● Given problem
Within the entries below, find the portion that opens with the line containing "Turn this picture" and closes with the line containing "# open, leaning back past upright.". Retype that portion exactly and only.
|---|
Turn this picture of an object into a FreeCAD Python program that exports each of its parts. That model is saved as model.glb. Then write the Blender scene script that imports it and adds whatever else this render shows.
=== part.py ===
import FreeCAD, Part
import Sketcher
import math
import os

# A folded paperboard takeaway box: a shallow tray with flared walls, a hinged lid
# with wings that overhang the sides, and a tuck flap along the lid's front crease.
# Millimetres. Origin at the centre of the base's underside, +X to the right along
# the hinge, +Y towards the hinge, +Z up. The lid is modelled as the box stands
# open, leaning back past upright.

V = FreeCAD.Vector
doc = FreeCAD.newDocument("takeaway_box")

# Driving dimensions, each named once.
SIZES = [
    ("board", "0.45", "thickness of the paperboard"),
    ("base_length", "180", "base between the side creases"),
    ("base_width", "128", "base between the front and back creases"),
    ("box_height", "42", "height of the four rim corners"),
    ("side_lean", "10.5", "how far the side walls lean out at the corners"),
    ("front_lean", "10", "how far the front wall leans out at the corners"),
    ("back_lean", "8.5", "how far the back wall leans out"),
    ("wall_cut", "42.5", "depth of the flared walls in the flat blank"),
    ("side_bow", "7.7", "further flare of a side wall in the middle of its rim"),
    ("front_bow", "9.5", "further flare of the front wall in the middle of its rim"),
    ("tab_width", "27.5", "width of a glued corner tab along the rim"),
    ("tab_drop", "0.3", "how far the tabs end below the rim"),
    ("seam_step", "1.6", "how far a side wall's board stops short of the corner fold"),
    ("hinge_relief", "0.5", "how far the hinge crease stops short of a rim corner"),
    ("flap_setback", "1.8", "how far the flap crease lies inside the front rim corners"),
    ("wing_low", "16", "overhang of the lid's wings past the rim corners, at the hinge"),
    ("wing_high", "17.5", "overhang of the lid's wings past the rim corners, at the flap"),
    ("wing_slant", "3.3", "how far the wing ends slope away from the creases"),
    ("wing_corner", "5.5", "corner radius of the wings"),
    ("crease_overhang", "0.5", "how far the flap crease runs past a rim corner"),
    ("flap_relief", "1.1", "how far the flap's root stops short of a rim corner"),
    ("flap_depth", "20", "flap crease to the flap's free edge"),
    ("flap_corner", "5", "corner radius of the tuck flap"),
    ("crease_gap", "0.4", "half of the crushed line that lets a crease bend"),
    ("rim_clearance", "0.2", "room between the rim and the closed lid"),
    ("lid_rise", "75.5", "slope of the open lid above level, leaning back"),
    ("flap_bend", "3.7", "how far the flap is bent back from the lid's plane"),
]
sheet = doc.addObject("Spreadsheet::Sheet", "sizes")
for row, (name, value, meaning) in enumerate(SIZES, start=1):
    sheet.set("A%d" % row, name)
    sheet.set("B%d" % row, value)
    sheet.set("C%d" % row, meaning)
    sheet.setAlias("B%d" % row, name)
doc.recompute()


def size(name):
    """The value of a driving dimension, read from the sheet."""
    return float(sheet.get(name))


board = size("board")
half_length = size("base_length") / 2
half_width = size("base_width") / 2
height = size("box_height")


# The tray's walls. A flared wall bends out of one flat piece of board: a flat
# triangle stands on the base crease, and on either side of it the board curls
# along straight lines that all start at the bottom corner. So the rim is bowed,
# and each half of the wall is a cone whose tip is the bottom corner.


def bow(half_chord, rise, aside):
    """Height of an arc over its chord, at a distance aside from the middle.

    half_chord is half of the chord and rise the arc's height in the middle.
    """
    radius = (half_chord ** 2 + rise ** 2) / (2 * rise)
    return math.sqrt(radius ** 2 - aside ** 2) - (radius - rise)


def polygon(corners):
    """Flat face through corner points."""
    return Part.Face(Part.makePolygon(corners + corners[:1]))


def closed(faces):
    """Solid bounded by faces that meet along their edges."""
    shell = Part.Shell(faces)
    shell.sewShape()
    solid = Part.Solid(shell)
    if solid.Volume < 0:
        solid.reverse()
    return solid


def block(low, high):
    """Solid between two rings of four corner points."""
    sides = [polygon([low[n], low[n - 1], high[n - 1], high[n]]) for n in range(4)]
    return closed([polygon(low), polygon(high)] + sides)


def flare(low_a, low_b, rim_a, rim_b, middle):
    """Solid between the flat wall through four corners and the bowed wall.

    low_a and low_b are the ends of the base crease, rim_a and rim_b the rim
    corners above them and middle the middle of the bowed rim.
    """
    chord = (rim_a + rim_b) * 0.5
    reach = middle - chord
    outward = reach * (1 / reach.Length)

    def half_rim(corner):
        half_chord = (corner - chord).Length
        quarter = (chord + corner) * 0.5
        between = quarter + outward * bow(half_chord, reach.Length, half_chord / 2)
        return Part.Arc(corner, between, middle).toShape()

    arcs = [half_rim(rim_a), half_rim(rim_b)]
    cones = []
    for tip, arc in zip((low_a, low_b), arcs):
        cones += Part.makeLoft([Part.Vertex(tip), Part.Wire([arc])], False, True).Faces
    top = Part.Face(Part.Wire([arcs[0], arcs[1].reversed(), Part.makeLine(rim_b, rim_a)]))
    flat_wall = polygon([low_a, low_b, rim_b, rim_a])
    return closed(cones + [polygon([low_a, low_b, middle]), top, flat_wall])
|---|
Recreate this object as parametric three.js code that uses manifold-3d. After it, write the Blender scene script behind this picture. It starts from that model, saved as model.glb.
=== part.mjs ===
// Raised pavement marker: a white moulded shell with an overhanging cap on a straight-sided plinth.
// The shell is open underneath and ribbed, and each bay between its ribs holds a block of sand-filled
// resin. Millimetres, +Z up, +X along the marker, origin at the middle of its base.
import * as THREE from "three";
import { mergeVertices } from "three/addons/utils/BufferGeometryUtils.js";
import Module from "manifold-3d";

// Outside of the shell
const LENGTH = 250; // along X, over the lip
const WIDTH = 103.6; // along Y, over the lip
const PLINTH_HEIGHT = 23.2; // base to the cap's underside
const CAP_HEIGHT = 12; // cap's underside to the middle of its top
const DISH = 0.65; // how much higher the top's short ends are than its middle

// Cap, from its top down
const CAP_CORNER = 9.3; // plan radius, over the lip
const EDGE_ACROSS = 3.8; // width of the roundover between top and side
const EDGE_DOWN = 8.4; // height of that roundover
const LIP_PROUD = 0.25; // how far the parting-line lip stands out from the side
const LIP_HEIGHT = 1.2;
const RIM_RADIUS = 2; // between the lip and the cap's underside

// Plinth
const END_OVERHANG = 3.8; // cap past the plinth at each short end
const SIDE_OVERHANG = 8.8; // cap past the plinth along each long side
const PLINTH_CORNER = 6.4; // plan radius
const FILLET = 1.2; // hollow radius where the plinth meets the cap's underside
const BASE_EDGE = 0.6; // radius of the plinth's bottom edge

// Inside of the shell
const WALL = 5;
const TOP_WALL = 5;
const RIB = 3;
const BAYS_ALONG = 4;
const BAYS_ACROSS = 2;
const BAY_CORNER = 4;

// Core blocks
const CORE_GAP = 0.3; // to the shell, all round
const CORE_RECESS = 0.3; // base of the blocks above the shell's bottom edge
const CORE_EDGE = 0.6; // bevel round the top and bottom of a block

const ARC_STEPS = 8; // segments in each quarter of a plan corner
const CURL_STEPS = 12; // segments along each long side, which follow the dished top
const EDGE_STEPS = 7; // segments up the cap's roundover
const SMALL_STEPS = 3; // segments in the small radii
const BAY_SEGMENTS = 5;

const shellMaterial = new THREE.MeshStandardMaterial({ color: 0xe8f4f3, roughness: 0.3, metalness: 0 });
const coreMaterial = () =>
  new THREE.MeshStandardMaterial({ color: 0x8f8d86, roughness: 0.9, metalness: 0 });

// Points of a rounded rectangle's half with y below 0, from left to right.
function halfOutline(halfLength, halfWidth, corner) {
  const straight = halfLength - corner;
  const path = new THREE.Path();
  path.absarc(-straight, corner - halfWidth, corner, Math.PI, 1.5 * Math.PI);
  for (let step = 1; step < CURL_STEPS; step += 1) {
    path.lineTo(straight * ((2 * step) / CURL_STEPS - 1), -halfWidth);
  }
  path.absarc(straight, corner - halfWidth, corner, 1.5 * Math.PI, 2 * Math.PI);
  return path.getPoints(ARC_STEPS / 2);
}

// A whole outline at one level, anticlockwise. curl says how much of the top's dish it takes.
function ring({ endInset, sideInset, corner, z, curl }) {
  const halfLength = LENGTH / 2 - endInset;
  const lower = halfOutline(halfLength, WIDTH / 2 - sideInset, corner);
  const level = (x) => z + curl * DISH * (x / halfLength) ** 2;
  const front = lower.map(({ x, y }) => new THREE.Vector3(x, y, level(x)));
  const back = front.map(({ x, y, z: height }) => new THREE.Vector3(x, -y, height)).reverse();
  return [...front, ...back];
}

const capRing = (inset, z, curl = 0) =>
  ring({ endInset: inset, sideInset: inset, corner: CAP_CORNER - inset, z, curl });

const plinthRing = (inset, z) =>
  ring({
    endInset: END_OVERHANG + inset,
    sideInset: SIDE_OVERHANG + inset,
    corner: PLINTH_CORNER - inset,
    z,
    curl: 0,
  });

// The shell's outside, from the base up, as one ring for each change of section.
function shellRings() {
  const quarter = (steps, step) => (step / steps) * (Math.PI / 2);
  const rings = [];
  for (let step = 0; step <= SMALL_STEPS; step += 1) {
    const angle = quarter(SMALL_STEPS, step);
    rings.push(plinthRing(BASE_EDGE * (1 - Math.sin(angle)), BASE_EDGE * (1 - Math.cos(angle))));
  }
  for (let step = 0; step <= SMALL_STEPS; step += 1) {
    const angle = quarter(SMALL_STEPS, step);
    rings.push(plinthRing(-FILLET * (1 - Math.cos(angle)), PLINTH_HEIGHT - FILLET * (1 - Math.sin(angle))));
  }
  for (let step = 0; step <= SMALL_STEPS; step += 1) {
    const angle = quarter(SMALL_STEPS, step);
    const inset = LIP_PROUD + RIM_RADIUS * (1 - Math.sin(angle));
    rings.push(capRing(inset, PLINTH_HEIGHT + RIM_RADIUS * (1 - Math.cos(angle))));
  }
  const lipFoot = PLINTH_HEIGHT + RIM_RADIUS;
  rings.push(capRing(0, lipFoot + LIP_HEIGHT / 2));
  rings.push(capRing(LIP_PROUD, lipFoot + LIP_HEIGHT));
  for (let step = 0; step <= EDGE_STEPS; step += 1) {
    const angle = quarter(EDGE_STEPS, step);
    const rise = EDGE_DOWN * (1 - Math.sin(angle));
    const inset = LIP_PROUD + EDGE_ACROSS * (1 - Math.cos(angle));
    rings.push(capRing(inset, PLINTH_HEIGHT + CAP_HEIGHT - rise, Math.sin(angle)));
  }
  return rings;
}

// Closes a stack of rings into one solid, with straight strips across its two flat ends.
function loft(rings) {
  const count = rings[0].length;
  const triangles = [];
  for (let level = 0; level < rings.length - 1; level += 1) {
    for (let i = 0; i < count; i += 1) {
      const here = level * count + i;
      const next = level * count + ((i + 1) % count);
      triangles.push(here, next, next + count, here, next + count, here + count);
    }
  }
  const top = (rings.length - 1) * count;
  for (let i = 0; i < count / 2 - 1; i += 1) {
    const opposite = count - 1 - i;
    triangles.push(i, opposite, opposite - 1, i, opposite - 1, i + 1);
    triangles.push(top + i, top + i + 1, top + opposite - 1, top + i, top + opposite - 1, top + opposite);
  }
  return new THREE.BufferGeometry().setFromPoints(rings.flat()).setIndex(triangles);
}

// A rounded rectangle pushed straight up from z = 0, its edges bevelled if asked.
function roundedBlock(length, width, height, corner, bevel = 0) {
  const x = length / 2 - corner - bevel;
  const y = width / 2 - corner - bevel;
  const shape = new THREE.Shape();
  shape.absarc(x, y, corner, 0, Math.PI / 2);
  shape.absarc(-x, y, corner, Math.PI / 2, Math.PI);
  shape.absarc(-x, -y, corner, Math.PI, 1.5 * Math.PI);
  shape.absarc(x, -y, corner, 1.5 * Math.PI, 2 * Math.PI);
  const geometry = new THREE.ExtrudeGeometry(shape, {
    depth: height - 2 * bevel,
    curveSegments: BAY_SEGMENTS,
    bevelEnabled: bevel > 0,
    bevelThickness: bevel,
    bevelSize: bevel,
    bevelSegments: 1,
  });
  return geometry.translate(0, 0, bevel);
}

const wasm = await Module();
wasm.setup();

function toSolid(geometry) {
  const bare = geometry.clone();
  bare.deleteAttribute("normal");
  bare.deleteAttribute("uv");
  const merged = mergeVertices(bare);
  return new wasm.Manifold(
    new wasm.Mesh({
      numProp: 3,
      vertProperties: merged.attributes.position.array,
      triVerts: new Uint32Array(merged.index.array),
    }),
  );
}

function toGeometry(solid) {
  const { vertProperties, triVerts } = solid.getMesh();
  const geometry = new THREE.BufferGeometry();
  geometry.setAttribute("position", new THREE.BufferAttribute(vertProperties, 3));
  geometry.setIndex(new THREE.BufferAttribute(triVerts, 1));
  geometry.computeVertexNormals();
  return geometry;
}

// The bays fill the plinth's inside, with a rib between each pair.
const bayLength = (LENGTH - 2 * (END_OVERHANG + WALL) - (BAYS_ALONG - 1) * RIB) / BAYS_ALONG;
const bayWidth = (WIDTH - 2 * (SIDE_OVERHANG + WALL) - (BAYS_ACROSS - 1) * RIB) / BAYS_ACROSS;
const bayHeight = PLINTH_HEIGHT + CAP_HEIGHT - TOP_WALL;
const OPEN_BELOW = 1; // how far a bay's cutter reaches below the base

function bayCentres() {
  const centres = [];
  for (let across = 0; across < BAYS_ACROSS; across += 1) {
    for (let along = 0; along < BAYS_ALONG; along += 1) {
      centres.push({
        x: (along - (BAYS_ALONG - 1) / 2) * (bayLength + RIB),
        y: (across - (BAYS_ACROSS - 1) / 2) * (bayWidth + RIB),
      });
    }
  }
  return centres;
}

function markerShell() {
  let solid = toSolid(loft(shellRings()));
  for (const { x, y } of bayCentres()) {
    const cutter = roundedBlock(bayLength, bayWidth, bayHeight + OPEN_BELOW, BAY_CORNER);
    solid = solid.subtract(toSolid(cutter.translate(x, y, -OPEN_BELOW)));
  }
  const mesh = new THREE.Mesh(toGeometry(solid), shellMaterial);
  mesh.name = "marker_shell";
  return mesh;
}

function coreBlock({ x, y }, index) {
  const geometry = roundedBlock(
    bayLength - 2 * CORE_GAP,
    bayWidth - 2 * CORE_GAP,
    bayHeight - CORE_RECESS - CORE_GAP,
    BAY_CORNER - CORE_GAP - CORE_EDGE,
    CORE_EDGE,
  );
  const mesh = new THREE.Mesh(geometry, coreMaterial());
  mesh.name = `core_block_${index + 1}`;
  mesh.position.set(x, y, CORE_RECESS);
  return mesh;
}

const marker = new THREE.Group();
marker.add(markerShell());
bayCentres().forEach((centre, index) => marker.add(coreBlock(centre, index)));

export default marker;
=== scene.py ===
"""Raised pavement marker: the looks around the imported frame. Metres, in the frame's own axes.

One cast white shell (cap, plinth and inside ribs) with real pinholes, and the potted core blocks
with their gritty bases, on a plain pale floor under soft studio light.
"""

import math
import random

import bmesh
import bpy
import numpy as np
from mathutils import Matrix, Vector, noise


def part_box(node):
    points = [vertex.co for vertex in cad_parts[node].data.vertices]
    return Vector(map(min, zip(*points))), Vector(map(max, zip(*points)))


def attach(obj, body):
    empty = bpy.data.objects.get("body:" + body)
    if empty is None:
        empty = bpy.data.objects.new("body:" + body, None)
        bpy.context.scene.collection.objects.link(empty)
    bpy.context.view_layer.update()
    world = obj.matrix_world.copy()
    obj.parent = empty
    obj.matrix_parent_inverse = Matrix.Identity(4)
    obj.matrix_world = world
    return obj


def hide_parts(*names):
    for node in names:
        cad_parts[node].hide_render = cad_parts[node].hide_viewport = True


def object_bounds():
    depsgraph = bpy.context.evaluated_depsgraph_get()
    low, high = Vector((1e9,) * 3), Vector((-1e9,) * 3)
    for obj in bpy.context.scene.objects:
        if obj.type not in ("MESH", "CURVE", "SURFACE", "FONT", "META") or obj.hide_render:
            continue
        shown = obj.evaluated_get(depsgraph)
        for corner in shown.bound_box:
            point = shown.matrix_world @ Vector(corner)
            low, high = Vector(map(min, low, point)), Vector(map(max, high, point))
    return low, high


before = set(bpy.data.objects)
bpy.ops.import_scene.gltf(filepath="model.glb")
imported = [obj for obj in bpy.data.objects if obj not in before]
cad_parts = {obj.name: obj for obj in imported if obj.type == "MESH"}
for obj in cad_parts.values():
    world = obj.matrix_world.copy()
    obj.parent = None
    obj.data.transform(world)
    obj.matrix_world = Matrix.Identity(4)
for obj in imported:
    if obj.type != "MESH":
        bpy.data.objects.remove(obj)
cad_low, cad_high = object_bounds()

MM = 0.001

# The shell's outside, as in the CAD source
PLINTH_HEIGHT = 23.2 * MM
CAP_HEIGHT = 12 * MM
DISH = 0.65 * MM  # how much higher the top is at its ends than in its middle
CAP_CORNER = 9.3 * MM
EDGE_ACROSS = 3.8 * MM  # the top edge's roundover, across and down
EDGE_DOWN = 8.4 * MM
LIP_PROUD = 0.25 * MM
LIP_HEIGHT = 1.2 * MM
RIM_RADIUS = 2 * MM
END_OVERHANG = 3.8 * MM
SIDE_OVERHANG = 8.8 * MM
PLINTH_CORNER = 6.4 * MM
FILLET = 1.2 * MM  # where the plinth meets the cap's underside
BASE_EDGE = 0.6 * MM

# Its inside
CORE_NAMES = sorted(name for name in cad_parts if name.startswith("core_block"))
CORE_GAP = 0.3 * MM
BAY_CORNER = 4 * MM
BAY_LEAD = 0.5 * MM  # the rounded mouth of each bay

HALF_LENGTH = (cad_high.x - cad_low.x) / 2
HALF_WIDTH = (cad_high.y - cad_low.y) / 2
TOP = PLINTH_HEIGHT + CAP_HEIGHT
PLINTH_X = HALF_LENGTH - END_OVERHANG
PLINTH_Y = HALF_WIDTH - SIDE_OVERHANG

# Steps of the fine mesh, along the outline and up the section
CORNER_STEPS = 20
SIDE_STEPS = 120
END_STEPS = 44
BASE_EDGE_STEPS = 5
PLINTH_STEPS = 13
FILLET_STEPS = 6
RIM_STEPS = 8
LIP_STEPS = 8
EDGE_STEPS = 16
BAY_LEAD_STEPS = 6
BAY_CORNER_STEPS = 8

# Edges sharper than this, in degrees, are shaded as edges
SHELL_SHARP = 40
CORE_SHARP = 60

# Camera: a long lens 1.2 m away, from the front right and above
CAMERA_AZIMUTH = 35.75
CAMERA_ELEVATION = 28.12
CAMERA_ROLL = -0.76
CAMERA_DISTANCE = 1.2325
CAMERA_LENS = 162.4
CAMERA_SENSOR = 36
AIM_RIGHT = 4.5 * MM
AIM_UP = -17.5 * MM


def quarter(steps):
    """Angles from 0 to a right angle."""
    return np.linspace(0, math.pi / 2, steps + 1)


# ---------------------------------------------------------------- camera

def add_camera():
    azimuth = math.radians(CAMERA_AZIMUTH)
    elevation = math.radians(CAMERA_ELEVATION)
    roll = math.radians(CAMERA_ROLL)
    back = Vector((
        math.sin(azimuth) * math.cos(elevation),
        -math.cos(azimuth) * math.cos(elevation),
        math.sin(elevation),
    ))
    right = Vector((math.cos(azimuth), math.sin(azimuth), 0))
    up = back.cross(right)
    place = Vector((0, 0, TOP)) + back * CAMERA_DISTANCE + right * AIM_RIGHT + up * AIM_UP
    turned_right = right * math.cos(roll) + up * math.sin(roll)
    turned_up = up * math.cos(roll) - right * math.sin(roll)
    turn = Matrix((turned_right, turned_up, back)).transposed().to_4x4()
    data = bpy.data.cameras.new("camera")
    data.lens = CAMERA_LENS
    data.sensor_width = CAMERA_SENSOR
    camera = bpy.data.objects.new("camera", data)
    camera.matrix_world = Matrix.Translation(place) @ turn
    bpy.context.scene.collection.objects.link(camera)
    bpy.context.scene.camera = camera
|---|
● Full response
Turn this picture of an object into a FreeCAD Python program that exports each of its parts. That model is saved as model.glb. Then write the Blender scene script that imports it and adds whatever else this render shows.
=== part.py ===
import FreeCAD, Part
import Sketcher
import math
import os

# A folded paperboard takeaway box: a shallow tray with flared walls, a hinged lid
# with wings that overhang the sides, and a tuck flap along the lid's front crease.
# Millimetres. Origin at the centre of the base's underside, +X to the right along
# the hinge, +Y towards the hinge, +Z up. The lid is modelled as the box stands
# open, leaning back past upright.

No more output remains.